---- Supplied material

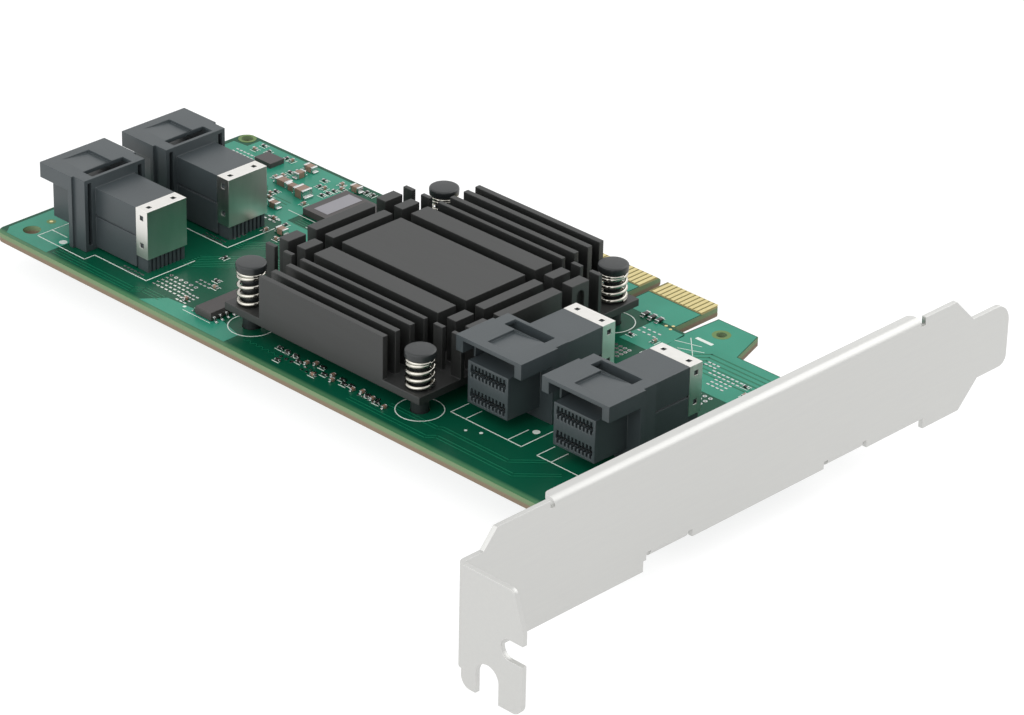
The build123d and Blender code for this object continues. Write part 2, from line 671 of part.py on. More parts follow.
def receptacle_cutters():
    """The latch cavity, its window, the sloped flap pocket, the rear slots and the comb slots."""
    latch_half = LATCH_WIDTH / 2
    roof_z = HOOD_TOP_Z - HOOD_ROOF
    latch = box_between(-latch_half, latch_half, 0, LATCH_DEPTH, NOSE_TOP_Z, roof_z)
    window_half = WINDOW_WIDTH / 2
    window = box_between(-window_half, window_half, WINDOW_START, LATCH_DEPTH, NOSE_TOP_Z, HOOD_TOP_Z)
    ramp = flat_profile([
        (FLAP_LEFT, HOOD_TOP_Z),
        (FLAP_LEFT, HOOD_TOP_Z - FLAP_DEPTH),
        (FLAP_RIGHT, HOOD_TOP_Z),
    ])
    slot_start = HOOD_DEPTH - REAR_SLOT_DEPTH
    slot_left = REAR_SLOT_X - REAR_SLOT_WIDTH / 2
    slot_right = REAR_SLOT_X + REAR_SLOT_WIDTH / 2
    rear_slot = box_between(slot_left, slot_right, slot_start, HOOD_DEPTH, REAR_SLOT_LOW_Z, roof_z)
    cutters = [latch, window, along_y(ramp, FLAP_START, FLAP_END), rear_slot, mirror(rear_slot, Plane.YZ)]
    comb = comb_cutter()
    for comb_z in COMB_ZS:
        cutters.append(Pos(0, 0, comb_z) * comb)
    return cutters


def make_housing():
    """The moulded housing of a receptacle, with its grooved body behind the hood."""
    housing = receptacle_shell()
    for cutter in receptacle_cutters():
        housing -= cutter
    half = BODY_WIDTH / 2
    body = box_between(-half, half, HOOD_DEPTH, BODY_END, BODY_LOW_Z, BODY_TOP_Z)
    low = BODY_GROOVE_Z - BODY_GROOVE_HEIGHT / 2
    groove_x = half - BODY_GROOVE_DEPTH
    groove = box_between(groove_x, half, HOOD_DEPTH, BODY_END, low, low + BODY_GROOVE_HEIGHT)
    return housing + (body - groove - mirror(groove, Plane.YZ))


def make_cover():
    """The bright metal cover behind a receptacle: a top, a back and two sides."""
    half = BODY_WIDTH / 2
    end = BODY_END + COVER_DEPTH
    cover = box_between(-half, half, BODY_END, end, COVER_LOW_Z, BODY_TOP_Z)
    inner = half - COVER_SHEET
    cover -= box_between(-inner, inner, BODY_END, end - COVER_SHEET, COVER_LOW_Z, BODY_TOP_Z - COVER_SHEET)
    mid_y = BODY_END + COVER_DEPTH / 2
    hole = Box(COVER_HOLE_SIZE, COVER_HOLE_SIZE, COVER_SHEET * 4)
    for side in (-1, 1):
        cover -= Pos(side * COVER_HOLE_SPACING / 2, mid_y, BODY_TOP_Z) * hole
    side_hole = Box(BODY_WIDTH * 2, COVER_HOLE_SIZE, COVER_HOLE_SIZE)
    for side_z in COVER_SIDE_ZS:
        cover -= Pos(0, mid_y, side_z) * side_hole
    return cover


def make_wafers():
    """The stacked wafers inside the cover, whose ribbed feet reach the board."""
    half = BODY_WIDTH / 2 - COVER_SHEET - WAFER_CLEARANCE
    end = BODY_END + COVER_DEPTH - COVER_SHEET - WAFER_CLEARANCE
    top = BODY_TOP_Z - COVER_SHEET - WAFER_CLEARANCE
    wafers = box_between(-half, half, BODY_END, end, 0, top)
    pitch = 2 * half / WAFER_RIBS
    for index in range(1, WAFER_RIBS):
        mid = -half + index * pitch
        gap = (pitch - WAFER_RIB_WIDTH) / 2
        wafers -= box_between(mid - gap, mid + gap, end - WAFER_RIB_DEPTH, end, 0, COVER_LOW_Z)
    return wafers


def make_comb():
    """The contacts in both comb slots of a receptacle."""
    blades = []
    for comb_z in COMB_ZS:
        low = comb_z - COMB_HEIGHT / 2
        for index in range(COMB_COUNT):
            mid = (index - (COMB_COUNT - 1) / 2) * COMB_PITCH
            half = COMB_CONTACT_WIDTH / 2
            high = low + COMB_CONTACT_HEIGHT
            blades.append(box_between(mid - half, mid + half, COMB_CONTACT_SETBACK, COMB_DEPTH, low, high))
    return Compound(children=blades)


def make_chip(x, y, size):
    """A plain chip package, soldered on the board."""
    length, depth, height = size
    return Pos(x, y, height / 2) * Box(length, depth, height)


def make_leaded_chip():
    """A chip package with bent leads along both long sides."""
    length, depth, height = LEADED_SIZE
    chip = box_between(-length / 2, length / 2, -depth / 2, depth / 2, CHIP_STANDOFF, height)
    lead = make_lead(length / 2, (CHIP_STANDOFF + height) / 2)
    for index in range(LEAD_COUNT):
        right = Pos(0, (index - (LEAD_COUNT - 1) / 2) * LEAD_PITCH, 0) * lead
        chip = chip + right + mirror(right, Plane.YZ)
    return Pos(LEADED_X, LEADED_MIDDLE_Y, 0) * chip


def make_lead(side_x, top_z):
    """One bent lead, from the package's side down to its foot."""
    drop_x = side_x + LEAD_REACH / 2
    low_x = side_x - LEAD_THICK
    profile = flat_profile([
        (low_x, top_z),
        (drop_x, top_z),
        (drop_x, LEAD_THICK),
        (side_x + LEAD_REACH, LEAD_THICK),
        (side_x + LEAD_REACH, 0),
        (drop_x - LEAD_THICK, 0),
        (drop_x - LEAD_THICK, top_z - LEAD_THICK),
        (low_x, top_z - LEAD_THICK),
    ])
    return along_y(profile, -LEAD_WIDTH / 2, LEAD_WIDTH / 2)


def make_capacitors(places):
    """A group of ceramic capacitors."""
    length, width, height = CAP_SIZE
    body = Pos(0, 0, height / 2) * Box(length, width, height)
    return Compound(children=[Pos(x, y, 0) * Rot(0, 0, turn) * body for x, y, turn in places])


def make_resistors():
    """The row of chip resistors between the heatsink and the tongue."""
    length, width, height = RESISTOR_SIZE
    body = Pos(0, 0, height / 2) * Box(width, length, height)
    row = []
    for index in range(RESISTOR_COUNT):
        x = SINK_RIGHT_X + RESISTOR_FIRST + index * RESISTOR_PITCH
        row.append(Pos(x, BOARD_DEPTH, 0) * body)
    return Compound(children=row)


def receptacle_nodes():
    """Every piece of the four receptacles, in place."""
    kinds = (
        ("receptacle_housing", make_housing()),
        ("receptacle_cover", make_cover()),
        ("receptacle_wafers", make_wafers()),
        ("receptacle_contacts", make_comb()),
    )
    nodes = {}
    for letter, x, y, turn in RECEPTACLES:
        for kind, shape in kinds:
            nodes[f"{kind}_{letter}"] = Pos(x, y, 0) * Rot(0, 0, turn) * shape
    return nodes


def pin_nodes():
    """The push pins and their springs."""
    nodes = {}
    for name, side_x, side_y, proud in PIN_PLACES:
        nodes[f"push_pin_{name}"] = make_push_pin(side_x, side_y, proud)
        nodes[f"pin_spring_{name}"] = make_spring(side_x, side_y, proud)
    return nodes


def all_nodes():
    """Every node of the card by name."""
    nodes = {
        "circuit_board": make_board(),
        "edge_contacts_top": make_contacts(0),
        "edge_contacts_bottom": make_contacts(-BOARD_THICK - CONTACT_THICK),
        "mounting_bracket": make_bracket(),
        "bracket_screw_front": make_bracket_screw(EAR_YS[0]),
        "bracket_screw_rear": make_bracket_screw(EAR_YS[1]),
        "heatsink": make_heatsink(),
        "switch_chip": make_switch_chip(),
        "thermal_pad": make_thermal_pad(),
        "controller_chip": make_chip(CONTROLLER_X, CONTROLLER_Y, CONTROLLER_SIZE),
        "leaded_chip": make_leaded_chip(),
        "flat_chip": make_chip(BOARD_FAR_X + FLAT_FROM_END, BOARD_DEPTH - FLAT_INSET, FLAT_SIZE),
        "inductor": make_chip(INDUCTOR_X, BOARD_DEPTH - INDUCTOR_INSET, INDUCTOR_SIZE),
        "capacitors_rear": make_capacitors(REAR_CAPS),
        "capacitors_left": make_capacitors(LEFT_CAPS),
        "resistors_right": make_resistors(),
    }
    nodes.update(pin_nodes())
    nodes.update(receptacle_nodes())
    return nodes


os.makedirs("parts", exist_ok=True)
for node_name, shape in all_nodes().items():
    export_step(shape, f"parts/{node_name}.step")
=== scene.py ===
"""Dresses the storage adapter card: its finishes, printing, copper, small parts, camera and light."""

import json
import math

import bmesh
import bpy
from mathutils import Matrix, Vector


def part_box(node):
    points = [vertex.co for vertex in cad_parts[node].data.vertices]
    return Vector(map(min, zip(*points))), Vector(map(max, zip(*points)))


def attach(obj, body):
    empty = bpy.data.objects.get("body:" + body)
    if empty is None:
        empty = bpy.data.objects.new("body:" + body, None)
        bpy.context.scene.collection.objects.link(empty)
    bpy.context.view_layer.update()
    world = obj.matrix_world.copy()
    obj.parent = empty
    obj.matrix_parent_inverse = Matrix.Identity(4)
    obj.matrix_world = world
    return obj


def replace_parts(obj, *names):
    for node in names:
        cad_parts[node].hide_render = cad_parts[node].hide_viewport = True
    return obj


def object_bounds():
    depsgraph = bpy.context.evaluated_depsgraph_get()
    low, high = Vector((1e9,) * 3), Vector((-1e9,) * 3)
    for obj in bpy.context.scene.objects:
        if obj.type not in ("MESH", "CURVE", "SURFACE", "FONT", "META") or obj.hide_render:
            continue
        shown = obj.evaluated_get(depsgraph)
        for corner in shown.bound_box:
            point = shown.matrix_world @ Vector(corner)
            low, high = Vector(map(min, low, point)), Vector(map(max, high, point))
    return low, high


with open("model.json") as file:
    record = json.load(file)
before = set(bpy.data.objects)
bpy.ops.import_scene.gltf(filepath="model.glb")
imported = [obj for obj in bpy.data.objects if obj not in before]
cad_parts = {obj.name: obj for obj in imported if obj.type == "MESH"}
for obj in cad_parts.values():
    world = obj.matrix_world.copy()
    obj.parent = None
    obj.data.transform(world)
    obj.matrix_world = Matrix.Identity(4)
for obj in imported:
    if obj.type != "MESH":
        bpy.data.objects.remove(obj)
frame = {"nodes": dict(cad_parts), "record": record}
cad_low, cad_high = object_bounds()
NODES = frame["nodes"]

# Places and sizes are in millimetres, and this turns them into Blender's metres
MM = 0.001

# The photograph's frame, and the camera fitted to it: where it stands, which way it looks, its long lens
IMAGE_WIDTH = 1024
IMAGE_HEIGHT = 715
CENTRE_PIXEL = (510.33, 355.69)
CAMERA_PLACE = (354.68, -392.18, 310.08)
CAMERA_AZIMUTH = 44.09
CAMERA_ELEVATION = 27.79
CAMERA_ROLL = 1.294
CAMERA_LENS = 149.9
SENSOR_WIDTH = 36.0
CLIP_NEAR = 10.0
CLIP_FAR = 20000.0

# Soft lamps: where each stands, what it aims at, its width and height, and its power in watts
LAMPS = {
    "key_lamp": ((-120, -400, 330), (-60, 25, 0), (700, 700), 1.0),
    "front_lamp": ((60, -480, 170), (-60, 20, 5), (900, 300), 0.6),
    "back_lamp": ((40, 320, 260), (-30, 50, 0), (500, 300), 0.5),
}

# The studio: its white, how strongly it lights the card, and half the floor's width
STUDIO_WHITE = "#FFFFFF"
STUDIO_LIGHT = 0.75
FLOOR_REACH = 2500.0

# The floor's tone as it lights the card, then the dull tone and the glow that the eye sees together
FLOOR_TONE = "#E6E6E6"
FLOOR_SHADE = "#8E8E8E"
FLOOR_GLOW = 0.84

# The board's faces, from the frame, and the heights of what lies on it: copper, ink and pads
board_low, board_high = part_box("circuit_board")
BOARD_TOP = board_high.z / MM
BOARD_BOTTOM = board_low.z / MM
POUR_HEIGHT = 0.012
TRACK_HEIGHT = 0.024
INK_HEIGHT = 0.04
PAD_HEIGHT = 0.05

# How many sides a round outline has, from the smallest up
TAIL_SIDES = 10
DOT_SIDES = 12
DISC_SIDES = 24
LAND_SIDES = 32
PIN_SIDES = 40
RING_SIDES = 64

# A disc is a ring round a hole too small to see
PINHOLE = 0.02

# The four push pins, each with its spring; their places come from the frame
PIN_NAMES = ("front_left", "front_right", "rear_left", "rear_right")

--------

Return, unchanged, the run of lines above that opens with the line containing "bpy.context.scene.collection.objects.link(empty)" and closes with the line containing "before = set(bpy.data.objects)". Include both.

**Solution for this task**:
        bpy.context.scene.collection.objects.link(empty)
    bpy.context.view_layer.update()
    world = obj.matrix_world.copy()
    obj.parent = empty
    obj.matrix_parent_inverse = Matrix.Identity(4)
    obj.matrix_world = world
    return obj


def replace_parts(obj, *names):
    for node in names:
        cad_parts[node].hide_render = cad_parts[node].hide_viewport = True
    return obj


def object_bounds():
    depsgraph = bpy.context.evaluated_depsgraph_get()
    low, high = Vector((1e9,) * 3), Vector((-1e9,) * 3)
    for obj in bpy.context.scene.objects:
        if obj.type not in ("MESH", "CURVE", "SURFACE", "FONT", "META") or obj.hide_render:
            continue
        shown = obj.evaluated_get(depsgraph)
        for corner in shown.bound_box:
            point = shown.matrix_world @ Vector(corner)
            low, high = Vector(map(min, low, point)), Vector(map(max, high, point))
    return low, high


with open("model.json") as file:
    record = json.load(file)
before = set(bpy.data.objects)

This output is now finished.